Just another part of the digital divide: If you're poor, your phone doesn't work as well.

Poor Areas Of Cities Have Really Terrible Mobile Service

Photo: Alina Zamogilnykh via Shutterstock

Trying to get a good cell signal? If you live in a low-income neighborhood, you may be stuck with two bad choices: live with bad service at the same high prices or pay a premium to buy specialized equipment that pays your way out of the problem.

In the U.S., federal and state governments are actively working to reduce the digital divide and bring Internet access to poor and rural areas. But smartphone Internet service—through cell towers rather than fixed-line broadband—is increasingly becoming the most important means of Internet access for young and low-income populations—and it's not very good.

That rural areas have bad cell coverage isn’t a surprise to anyone who loses their signal on a long road trip. It’s hard to get telecommunications companies to invest in infrastructure in sparsely populated places. But according to a new study from researchers at Cornell University and the U.K.’s Imperial College Business School, it turns out that even within cities, there are systematic disparities in mobile service quality, and these are divided along income lines.

The researchers, looking at crowdsourced data through a mobile signal strength app, found that compared to affluent neighborhoods, low-income regions have 15% less coverage and two fewer telecom base stations installed for an equal number of potential subscribers. Low-income subscribers tend to live at least three times further from a base station, they found.

It’s not shocking that telecom operators invest less in poor neighborhoods, but it’s the first time this kind of analysis has been done to prove that they do so. (One reason is that telecoms treat most information related to base station locations and network performance as trade secrets.)
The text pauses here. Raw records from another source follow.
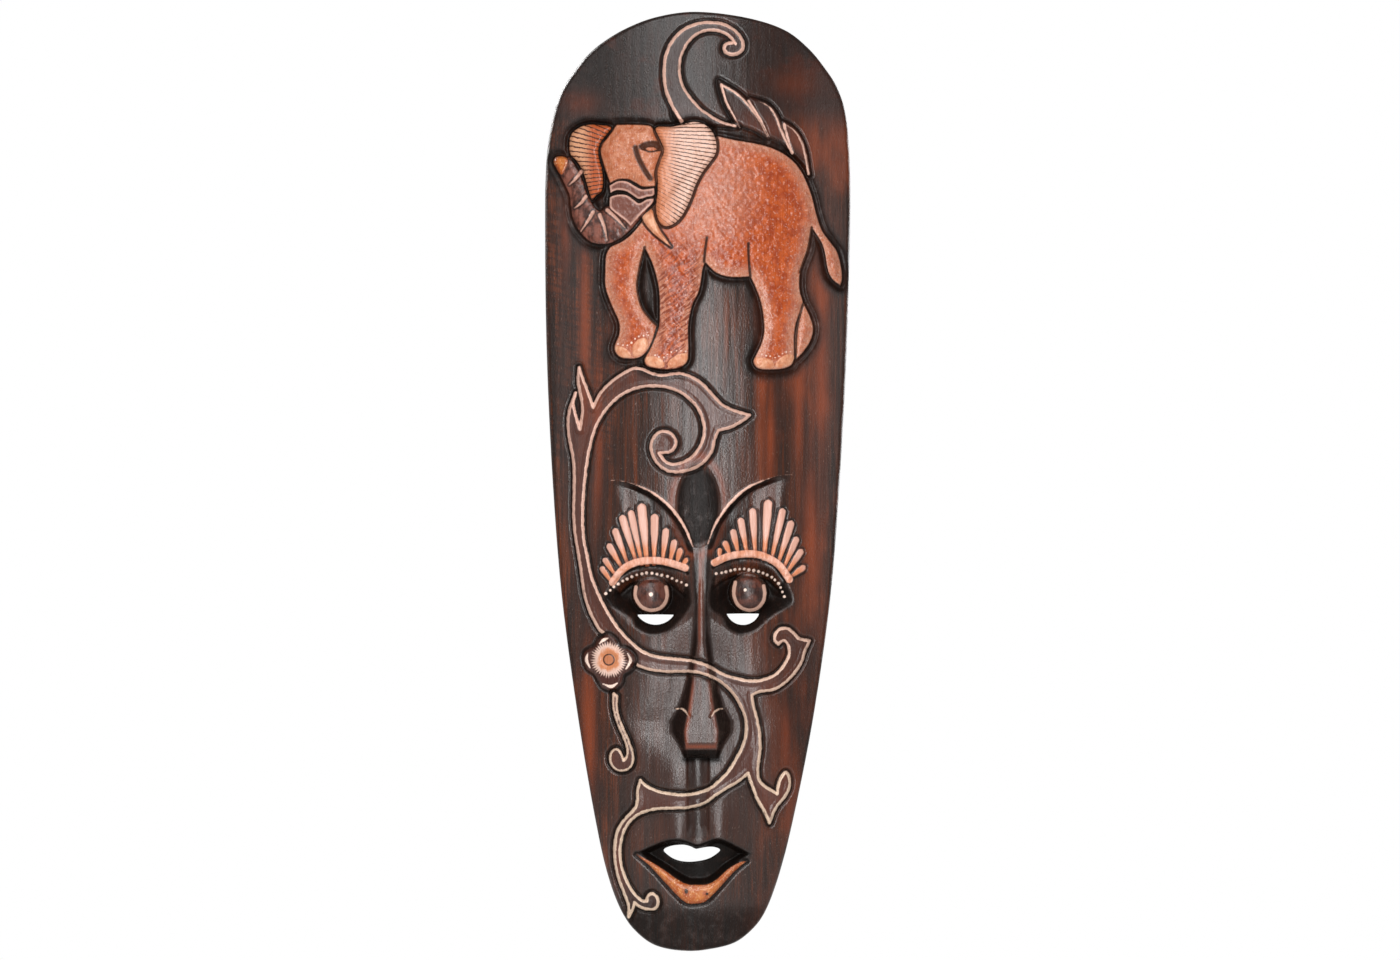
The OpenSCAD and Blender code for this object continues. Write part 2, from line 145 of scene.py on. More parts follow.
NAILS = [
    [-43.4, 321.3, -38, 320.3, -35.3, 316.3, -38, 315.6, -41.5, 316.3],
    [-34.3, 321, -31.5, 325, -27.3, 325.6, -26.3, 322, -29, 318, -33.5, 316],
    [-27.3, 315.6, -22, 315.9, -18, 313.2, -18, 310.3, -24, 310.8, -27.3, 312.6],
    [-15.3, 313.3, -11, 316.7, -6, 317.6, -5.3, 314.6, -8, 311.6, -15, 310.2],
    [30.4, 315.3, 35, 315.4, 39.6, 313.6, 39.8, 310, 33, 310.3, 30.3, 312.6],
    [42, 313.3, 46, 316.7, 50.4, 317, 50.8, 314, 48, 311.5, 42, 310.2]]

NAIL_DOTS = [
    [-42, 322.8, -37.5, 321.8, -34.8, 323.6, -31.5, 326.6, -26, 327.3],
    [-22.5, 316.8, -18.5, 315.3, -15.5, 317.4, -11, 319, -6.3, 318.8],
    [34, 317.2, 38.6, 316, 41.7, 315.5, 45.3, 318, 49.3, 318.8]]

SCROLL = [
    -8.5, 441, -13, 448.5, -16.5, 457, -17.7, 466, -17, 475.5, -14, 483, -8.5, 489.3, -1, 493,
    7, 494, 14, 493, 20, 489.5, 23.8, 484.5, 24, 480, 21, 477.3, 17, 477, 14.2, 479.3,
    15, 482.3, 18.5, 483.2]
SCROLL_INNER = [
    20.3, 482.5, 17.5, 486.3, 13, 489, 7, 490, 0.5, 488.3, -5, 483.5, -8.8, 476, -9.7, 468,
    -8, 460, -3.5, 453, 2, 447, 8, 443, 14, 440, 20, 438.5]

FLAMES = [
    [[11.5, 462.5, 12.8, 456, 15.5, 449, 20.5, 440], [20.5, 440, 30, 437, 37.5, 432.5],
     [37.5, 432.5, 33, 441.5, 28, 449.5, 22, 456, 11.5, 462.5]],
    [[28, 453.3, 31.5, 446, 35.5, 440, 38, 433.5], [38, 433.5, 45, 430, 50.5, 424.5],
     [50.5, 424.5, 48, 430.5, 45, 438, 42, 445, 37, 450.5, 28, 453.3]],
    [[45.5, 441, 48.5, 431, 51, 424], [51, 424, 56, 419, 59.5, 413],
     [59.5, 413, 58.5, 420, 57, 427, 54, 434, 50, 438.5, 45.5, 441]]]

VINE = [
    [-63, 210, -65, 222, -65.8, 235, -65.5, 250, -66, 262, -68, 272, -68.8, 281, -68, 288,
     -64.8, 297],
    [-64.8, 297, -66, 291, -64.5, 284, -62.5, 277.5],
    [-62.5, 277.5, -61, 287, -62, 296, -63.5, 303, -63, 310.5],
    [-63, 310.5, -60, 302, -57, 294, -55.3, 289],
    [-55.3, 289, -52, 296, -47, 301.5, -41, 306, -35, 309.3, -30, 309.5, -24, 307, -18, 306,
     -10, 307, -3, 305, 3, 301, 8, 295.5, 13, 290.5, 19, 287.5, 27.5, 285],
    [27.5, 285, 23, 281.5, 17, 278.5, 11, 277],
    [11, 277, 9, 272, 7.5, 266, 3.5, 260.5, -2, 257, -8, 255.3, -14, 255.2, -19, 257.5,
     -22.5, 261.5, -24.5, 267, -23.8, 272, -20.5, 275.8, -16, 276.2, -12.5, 273.5, -11.3, 270,
     -13, 266.8, -16, 265],
    [-20.5, 265, -17, 260.5, -12, 259, -6, 260.8, -1, 265, 2.5, 271, 3.5, 278, 2, 285,
     -2, 291.5, -8, 296.5, -15, 299.5, -24, 300.5, -32, 299.5, -40, 296, -47, 290, -52.5, 282,
     -56, 273, -58, 264, -59.5, 254, -60.5, 244, -61, 232, -60.5, 220, -58.5, 210, -56.5, 200,
     -53, 191, -49, 183, -43.5, 174, -37, 166.5, -30, 160.5, -22, 157.3, -12, 156, -3, 155,
     3, 153.5, 8, 151, 13, 148, 20, 145.8, 28, 144.3, 35, 145, 41, 147.5, 45.5, 152, 48.5, 158,
     48, 163.3, 45.5, 165.7, 42.8, 163.8],
    [42.8, 163.8, 40.8, 166, 41.3, 169.3, 44, 171.8, 48, 171.8, 51, 169.5, 54, 166.5,
     59.5, 165.3],
    [59.5, 165.3, 57, 160, 55, 154, 51.5, 148.5, 46, 143, 40, 139.7, 33, 138.8, 28.8, 137],
    [28.8, 137, 29.5, 131, 31.5, 124, 33, 115, 33, 106, 32, 99, 32.5, 92, 36, 88, 42.3, 84],
    [42.3, 84, 43, 89, 44.5, 93, 47, 95.5, 48.8, 92, 48.5, 87, 46, 82, 42.5, 78, 40, 73.5,
     38.2, 68.5],
    [38.2, 68.5, 36, 74, 32.5, 80, 29.5, 87, 26.8, 95.5],
    [26.8, 95.5, 22, 91.5, 16, 88, 9, 83.5, 3.5, 79.5, -3, 77.5, -12, 77, -21, 76.5, -29, 74.5,
     -35, 70.5, -39, 64.5, -41, 57, -41, 49, -39.5, 42, -36.5, 35, -33, 30, -29.5, 27,
     -27, 26.8],
    [-27, 26.8, -26.5, 29.5, -24, 31, -21.5, 29, -21, 25.5, -23, 22.8, -27, 22.7, -31, 24,
     -33.5, 26],
    [-33.5, 26, -34.5, 22.5, -36.7, 18],
    [-36.7, 18, -36.7, 24, -39, 31, -42, 39, -43.7, 47, -44, 56, -42.5, 64, -39, 70, -34, 75.5,
     -32, 79.5, -31.8, 86, -30.3, 91.5],
    [-30.3, 91.5, -27, 88.5, -21, 85.8, -13, 84.3, -5, 84, 0, 84.8, 6, 87, 11, 91, 16, 96,
     20.5, 103, 24, 110, 25.8, 117, 25.5, 124, 23, 131, 19, 137.5, 13.5, 143, 7, 147, 0, 149.3,
     -8, 149.5, -18, 149.5, -27, 151, -32.5, 153],
    [-52, 171.5, -54.5, 175.5, -57.5, 182, -60, 190, -61.5, 200, -63, 210]]

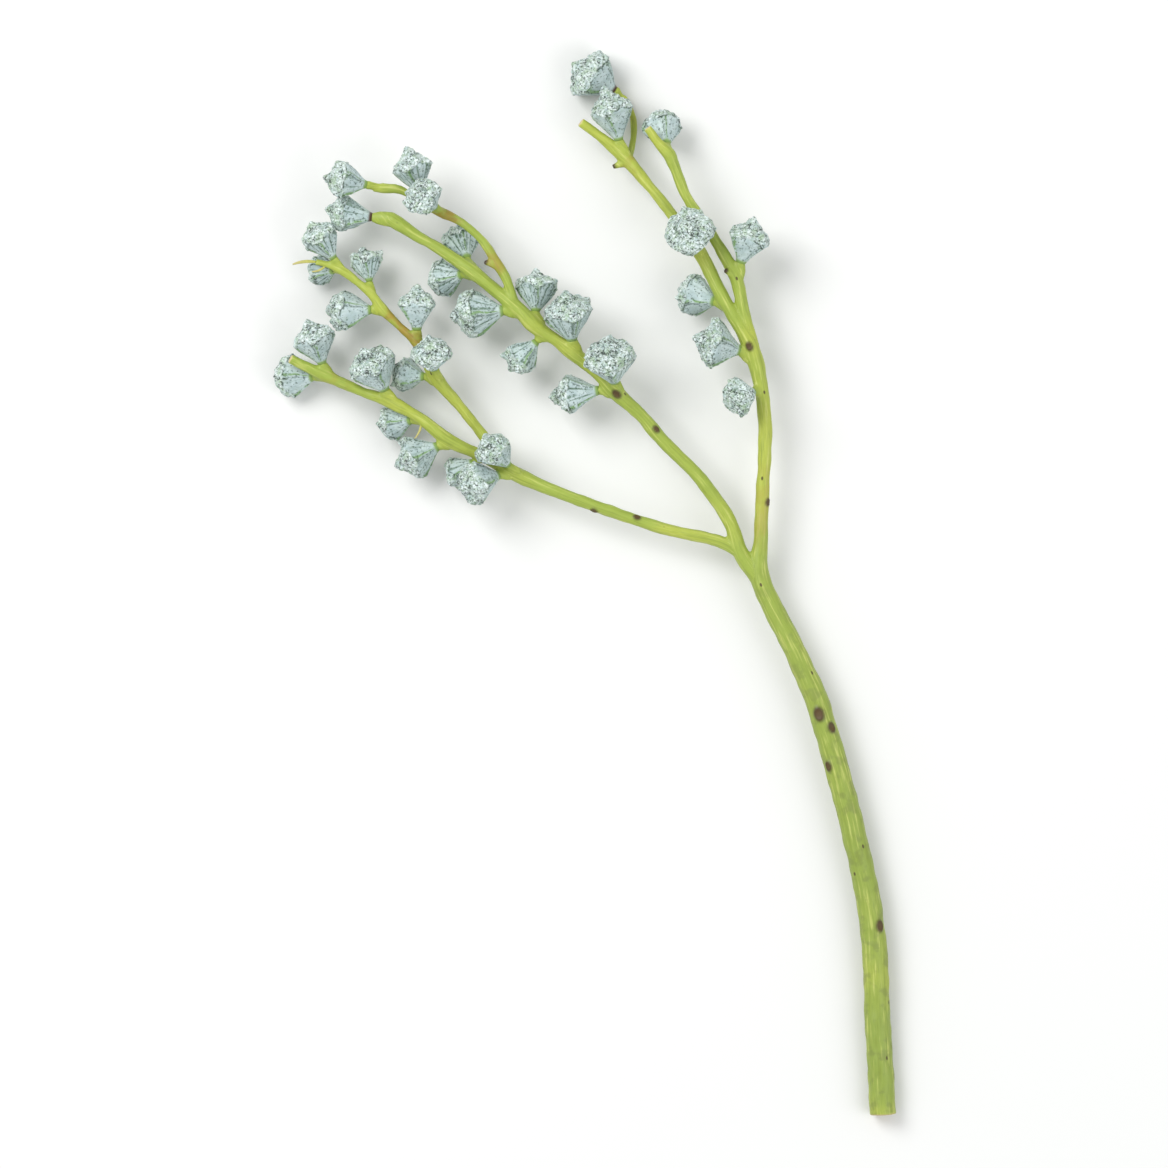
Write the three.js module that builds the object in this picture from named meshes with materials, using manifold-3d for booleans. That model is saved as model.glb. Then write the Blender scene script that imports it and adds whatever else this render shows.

"We think the data reflect profit-maximizing business decisions by telecom operators who expand network and quality of coverage in areas where it is the most profitable—highly populated and affluent neighborhoods have higher willingness to pay and thus are more likely to subscribe to premium services," says Aija Leiponen, an associate professor at Cornell’s Dyson School of Applied Economics and Management.

The study also looked at the use of femtocells, which are specialized equipment that can be installed at a customer's expense that boosts signal strength in a small area through a connection to a fixed-line broadband network. They found wealthier pockets in poorer areas were compensating for poor service by using femtocells, which indicated a demand for cell signal that wasn’t being met.

The authors said more work is needed to figure out whether the disparity warrants an intervention through government policy—-and how costly it would be for operators to provide equal service (with fixed line service, telecommunications companies are required to hook up all residents but they can pass higher costs onto customers). Another option could be subsidies for communities that require femtocells to boost the quality of their service, she says.

"I think we need to study in more detail whether mobile Internet access is indeed essential for lower-income households to find economic opportunities and critical societal information," says Leiponen.